Die frühesten Bilder, die in Magdeburg zu sehen sind, sind Bauern aus dem Westerwald. Jungbauer, Kinder, Braut, Familien – teilweise noch vor dem Ersten Weltkrieg entstanden. Erst Mitte der 1920er Jahre, da war der Künstler schon 50, reifte seine Idee für ein außergewöhnliches Porträtwerk. Bereits Entstandenes ließ er darin einfließen, mit den Jahren vervollkommnete er sein Projekt. Bis 1950 kamen immer wieder neue Gesichter hinzu – fotografiert im Atelier, am Arbeitsplatz, in persönlicher Umgebung. Was Sander hinterließ, ist ein vielschichtiges, authentisches Bild des Menschen jener Zeit, das den Betrachter durch verschiedenste Berufsgruppen, durch unterschiedlichste gesellschaftliche Schichten führt.

1927, noch am Anfang seines mit den Jahren immer weiter wachsenden Projektes, präsentierte der Fotograf erstmals 60 Porträts beim Kölnischen Kunstverein. Wenig später entstand das einst vielbeachtete Buch „Antlitz der Zeit“. Die Druckstöcke zu dieser Arbeit wurden laut der Photographischen Sammlung/SK Stiftung Kultur in Köln von den Nationalsozialisten zerstört, der Vertrieb des Buches eingestellt.

Die Kölner Einrichtung hat die größte Sammlung zum Sander‘schen Werk.
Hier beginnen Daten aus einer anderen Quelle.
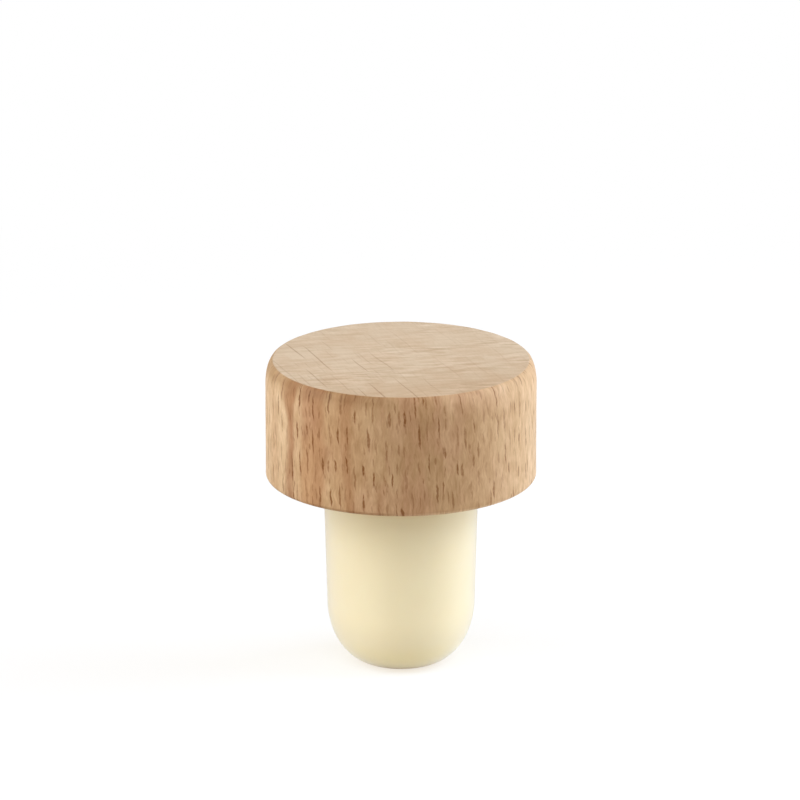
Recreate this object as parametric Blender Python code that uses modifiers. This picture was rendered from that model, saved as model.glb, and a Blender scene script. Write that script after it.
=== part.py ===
"""A bottle stopper: a turned beech cap glued onto a moulded polymer plug.

The stopper stands on its foot with the foot's centre at the origin and +Z up. Every size is in metres.
Both pieces are round about Z, so each one is a half section in the XZ plane, spun by a Screw modifier.
A section runs from the axis at the top, out, down its outer side, and back to the axis.
"""

from math import cos, pi, sin

import bpy

# Cap, turned from one block of beech with the grain along Z
CAP_DIAMETER = 0.0300
CAP_THICKNESS = 0.0135
SHOULDER_INSET = 0.00094  # how far the top face's rim lies inside the side wall
SHOULDER_DROP = 0.00265  # how far down the side the shoulder's curve starts
LOWER_EDGE_RADIUS = 0.0005
SOCKET_MOUTH_CHAMFER = 0.0006
SEAT_RECESS_DEPTH = 0.0008  # shallow recess in the underside that centres the plug and hides the glue

# Plug, moulded in one piece with the tenon that goes up into the cap
PLUG_LENGTH = 0.0215  # from the foot to the underside of the cap
PLUG_TOP_DIAMETER = 0.01725
PLUG_END_DIAMETER = 0.0164  # where the taper meets the rounded end
END_ROUND_HEIGHT = 0.0070
FOOT_DIAMETER = 0.0064  # the flat that the stopper stands on
PLUG_TOP_EDGE_RADIUS = 0.0004
TENON_DIAMETER = 0.0100
TENON_LENGTH = 0.0068  # from the plug's shoulder to the tenon's tip
TENON_CHAMFER = 0.0007
GLUE_GROOVE_PITCH = 0.0018
GLUE_GROOVE_WIDTH = 0.0009
GLUE_GROOVE_DEPTH = 0.0004

# Room for glue between the two pieces: over and round the plug's shoulder, and over and round the tenon
GLUE_GAP = 0.0003

# Facets
TURNS_FACETS = 96
SHOULDER_FACETS = 10
END_ROUND_FACETS = 12
SMALL_CURVE_FACETS = 4
MERGE_DISTANCE = 0.00001


def arc(centre, radii, start, end, facets):
    """Points on an elliptical arc in the XZ plane, from one angle to another, in half turns."""
    points = []
    for i in range(facets + 1):
        angle = pi * (start + (end - start) * i / facets)
        points.append((centre[0] + radii[0] * cos(angle), centre[1] + radii[1] * sin(angle)))
    return points


def cap_section():
    """Half section of the cap: flat top, elliptical shoulder, side, underside, recess and blind socket."""
    radius = CAP_DIAMETER / 2
    underside = PLUG_LENGTH
    top = underside + CAP_THICKNESS
    recess_radius = PLUG_TOP_DIAMETER / 2 + GLUE_GAP
    recess_floor = underside + SEAT_RECESS_DEPTH
    socket_radius = TENON_DIAMETER / 2 + GLUE_GAP
    socket_roof = recess_floor + TENON_LENGTH

    shoulder_centre = (radius - SHOULDER_INSET, top - SHOULDER_DROP)
    lower_centre = (radius - LOWER_EDGE_RADIUS, underside + LOWER_EDGE_RADIUS)
    section = [(0, top)]
    section += arc(shoulder_centre, (SHOULDER_INSET, SHOULDER_DROP), 0.5, 0, SHOULDER_FACETS)
    section += arc(lower_centre, (LOWER_EDGE_RADIUS, LOWER_EDGE_RADIUS), 0, -0.5, SMALL_CURVE_FACETS)
    section += [
        (recess_radius, underside),
        (recess_radius, recess_floor),
        (socket_radius + SOCKET_MOUTH_CHAMFER, recess_floor),
        (socket_radius, recess_floor + SOCKET_MOUTH_CHAMFER),
        (socket_radius, socket_roof),
        (0, socket_roof),
    ]
    return section


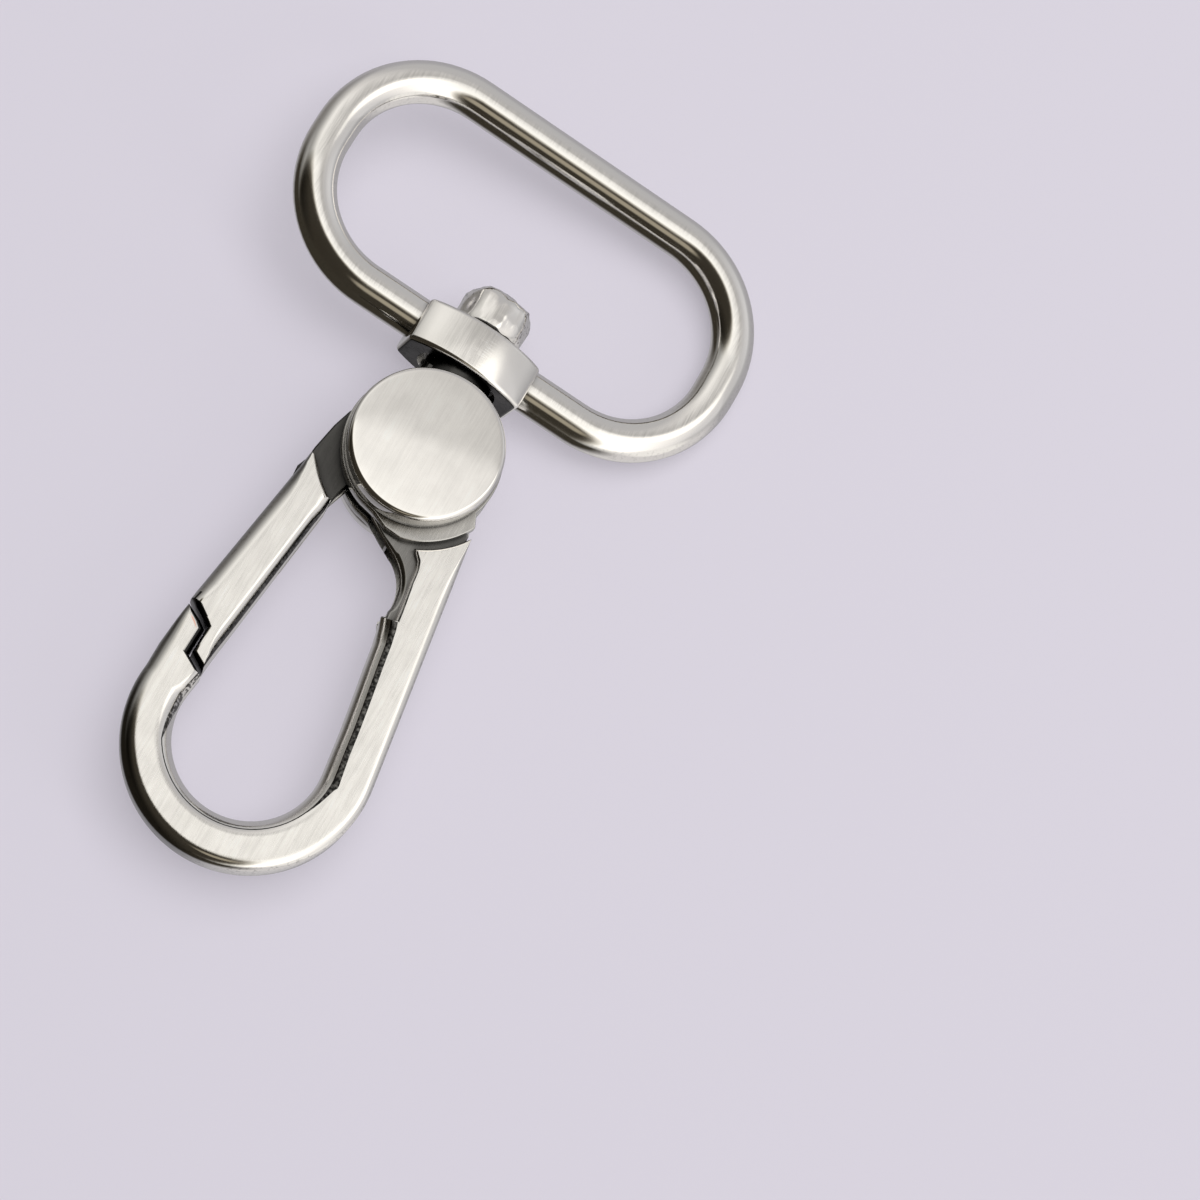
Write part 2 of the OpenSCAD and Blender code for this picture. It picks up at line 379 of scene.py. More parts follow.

Allein zum Projekt „Menschen des 20. Jahrhunderts“ liegen 1800 originale Negative vor. 100 Prints (Gelatinesilberabzug), einige davon noch nie zuvor in der Öffentlichkeit gezeigt, sind jetzt in Zusammenarbeit mit der Kölner Einrichtung im Kunstmuseum ausgestellt.

Das Magdeburger Haus hängt die Arbeiten in einzelnen Gruppen, so wie sie Sander einst in akribischer Arbeit zugeordnet hat. Sein Projekt vom Bild des Menschen teilte er in sieben Bereiche ein, die er selbst betitelte mit Der Bauer, Der Handwerker, Die Frau, Die Stände, Die Künstler, Die Großstadt und Die letzten Menschen. Er unterteilte in weitere 45 Bildmappen.

„Das Wesen der gesamten Photographie ist dokumentarischer Art,“ hat August Sander einmal geschrieben. Er setzte auf das Dokumentarische, das Wirklichkeitsnahe, fast immer auf den direkten Blickkontakt. Sein Sohn Erich schaut nicht in die Kamera. Ihn fotografierte der Vater als politischen Häftling.

Eröffnung der Sonderausstellung am Sonntag, 9. April, um 15 Uhr im Kunstmuseum. Zu sehen sind die Fotografien bis 15. Juni. Öffnungszeiten: dienstags bis freitags 10 bis 17 Uhr, am Wochenende bis 18 Uhr.